First up was a wine that I have posted on before, but I put it here again for some context. This was the 2000 V. Dauvissat Forest, which is well on its way to full maturity, although I don’t think the plateau here will be short. The wine was pale straw yellow in color, with a surprisingly delicate nose of quinine, finely comminuted rock dust, and a touch of white flower just beginning to emerge. The quinine (or others might call it a bitter citrus note) was there on the palate as well, merging nicely with the delicate mineral character on the finish. Not a blockbuster wine, in fact more feminine (if I can use that descriptor) and elegant in style, I thought this was great and ready to go.

Less ready for prime time was the 2000 Raveneau Montée de Tonnerre, which showed a more reserved nose of quinine and briny mineral dust than the Dauvissat Forest from the same year, but also another dimension of power and complexity. However, the wines were perhaps less different than I might have thought they would be, with the Raveneau MdT showing also a graceful, detailed, almost lacy texture that seems to distinguish it in at least some years from the more powerful Grand Cru. In fact, this wine struck me as a younger version of the 1990 Raveneau Montée de Tonnerre I tried a few years back at a Chablis offline—very elegant, detailed, and complex, but without the sheer power and almost metallic structure that the Grand Cru can show.

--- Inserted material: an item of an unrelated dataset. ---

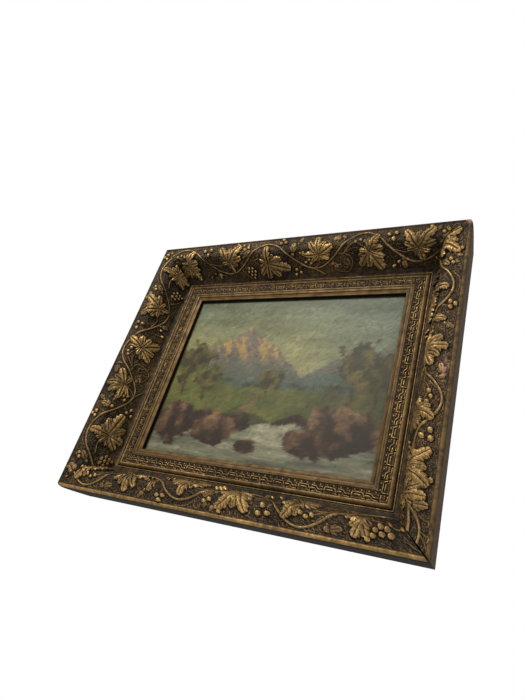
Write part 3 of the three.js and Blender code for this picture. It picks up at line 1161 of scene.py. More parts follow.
@dataclass
class Rail:
    """One mitred length of the moulding, with its share of the vine."""

    side: Side
    outline: Outline
    moulding: Moulding
    run: Run
    columns: int
    # How far each mitre stands open at the front, and the radius its corner is rubbed to.
    start_gap: float = 0.02
    end_gap: float = 0.02
    worn_start: float = 0.0
    worn_end: float = 0.0
    # How far the outer edge, the bead and the outer side are rubbed towards gold; the bottom and right rails'
    # edge and bead are set brighter as painted highlight, the right side lighter as painted light, and the
    # bottom's underside near black as painted shade.
    round_rub_and_highlight: float = 0.05
    bead_rub_and_highlight: float = 0.08
    side_rub_and_shade: float = 0.20
    # The stretch of the rail where the corner's own ornament lies in place of the repeat.
    bare: tuple[float, float] = (-200.0, -200.0)
    corner: CrestOrnament | None = None
    wears: tuple[Wear, ...] = ()

    def carve(self, relief: ReliefMap) -> None:
        """Lays the running vine on the map.

        Args:
            relief: the map of the unrolled face.
        """
        length = self.outline.length(self.side)
        first, last = self.run.span(length)
        turns = np.arange(first, last, 0.06)
        along = self.run.along(turns) - length / 2
        inside = np.abs(along) < length / 2 + 12
        vine = list(zip(along[inside], self.moulding.vine_across(turns)[inside]))
        radius = self.moulding.vine_radius
        Stem(tuple(vine), radius, radius).carve(relief, vine)
        for crest in range(2 * math.ceil(first / 2), last + 1, 2):
            ornament = FIRST_CREST if crest % TURNS_IN_REPEAT == 0 else SECOND_CREST
            self.carve_crest(relief, ornament, crest)
        if self.corner is not None:
            self.carve_corner(relief, self.corner)

    def carve_crest(self, relief: ReliefMap, ornament: CrestOrnament, crest: int) -> None:
        """Lays what belongs to one crest.

        Args:
            relief: the map.
            ornament: the leaves, berries and stems.
            crest: the crest's number among the vine's turns.
        """
        half = self.outline.length(self.side) / 2

        def placed(place: Place) -> Place:
            """Gives the place on this rail of a place drawn from the crest."""
            return float(self.run.along(crest + place[0] / DRAWN_TURN)) - half, place[1]

        def kept(along: float) -> bool:
            """Tells if the repeat runs on at a place, which is where no corner ornament lies."""
            return not self.bare[0] < along + half < self.bare[1]

        for stem in ornament.stems:
            places = [placed(place) for place in stem.places]
            middle = sum(place[0] for place in places) / len(places)
            if min(abs(place[0]) for place in places) < half + 8 and kept(middle):
                stem.carve(relief, places)
        for form in (*ornament.leaves, *ornament.berries):
            at = placed(form.at)
            if abs(at[0]) < half + 48 and kept(at[0]):
                form.carve(relief, at)

    def carve_corner(self, relief: ReliefMap, ornament: CrestOrnament) -> None:
        """Lays the ornament that fills a corner, with places from the rail's left end."""
        half = self.outline.length(self.side) / 2
        for stem in ornament.stems:
            stem.carve(relief, [(along - half, across) for along, across in stem.places])
        for form in (*ornament.leaves, *ornament.berries):
            form.carve(relief, (form.at[0] - half, form.at[1]))

    def fret(self, along: np.ndarray, across: np.ndarray) -> np.ndarray:
        """Gives the height of the band's stepped key pattern, with its pearls.

        Args:
            along: places along the rail.
            across: places across the band, from its outer edge.

        Returns:
            The height at each place.
        """
        height = np.zeros(np.broadcast(along, across).shape)
        place = np.mod(along, KEY_PITCH)
        for shift in (-KEY_PITCH, 0.0, KEY_PITCH):
            p = place + shift
            for line in KEY_RIDGES:
                height = np.maximum(height, 0.9 * step(line_distance(p, across, line), 1.15, 0.35))
            for pearl in KEY_PEARLS:
                share = 1.0 - (np.hypot(p - pearl[0], across - pearl[1]) / 1.75) ** 2
                height = np.maximum(height, 1.5 * np.sqrt(np.clip(share, 0.0, 1.0)))
        for shift in (-KEY_PITCH, 0.0, KEY_PITCH):
            for line in KEY_GROOVES:
                height = height - 1.4 * step(line_distance(place + shift, across, line), 1.25, 0.5)
        inside = step(across, 0.2, 0.7) * step(across, 15.3, 14.8)
        return height * inside

    def profile_lines(self, across: np.ndarray, bead: float, lip: float) -> np.ndarray:
        """Gives the fine runs between the floor, the bead and the lip.

        Args:
            across: places across the face.
            bead: where the bead starts.
            lip: where the inner lip is.

        Returns:
            The height at each place.
        """
        outer_groove = -0.9 * step(np.abs(across - (bead - 4.2)), 0.9, 0.4)
        fillet = 0.5 * step(np.abs(across - (bead - 2.9)), 0.9, 0.4)
        quirk = -1.2 * step(np.abs(across - (bead - 0.9)), 1.2, 0.5)
        inner = -1.2 * step(np.abs(across - (bead + 9.0)), 1.0, 0.4)
        rim = 0.6 * step(across, lip - 1.3, lip - 0.8)
        return outer_groove + fillet + quirk + inner + rim

    def build(self) -> bpy.types.Object:
        """Carves and dresses the rail.

        Returns:
            The piece.
        """
        path = self.moulding.section()
        zero = (self.moulding.ground_start, self.moulding.ground_depth)
        inward, depth, outward, across = path.arrays(zero)
        length = self.outline.length(self.side)
        front = np.searchsorted(across, self.across_of(inward, across, self.moulding.lip))
        bead = self.across_of(inward, across, self.moulding.bead_start)
        lip = across[front]
        relief = ReliefMap(length, -8.0, lip + 1.0)
        self.carve(relief)
        carved = relief.height.copy()
        self.add_ground(relief, bead, lip)
        fields = self.finish_fields(relief, carved, bead)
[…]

Last up, and by no means ready to drink at all (but we did anyway) was the 2001 Vincent Dauvissat les Clos. Wow, this was mouthful of vibrant acid, with a distinctly metallic note on the palate that reminded (literally) of the taste of stainless steel—these notes were even more prominent than the mineral notes. And the acidity! You could almost feel those etch pits on the teeth nucleating, and I found myself wishing I had brought along a portable pH meter. Still, this had real class and power, a clear step up from the 1er Crus. This will great in five or so years—don’t think of drinking one sooner. I have to say that this seems to show quite a bit more potential than the 2001 Fevre les Clos (if anybody is comparing).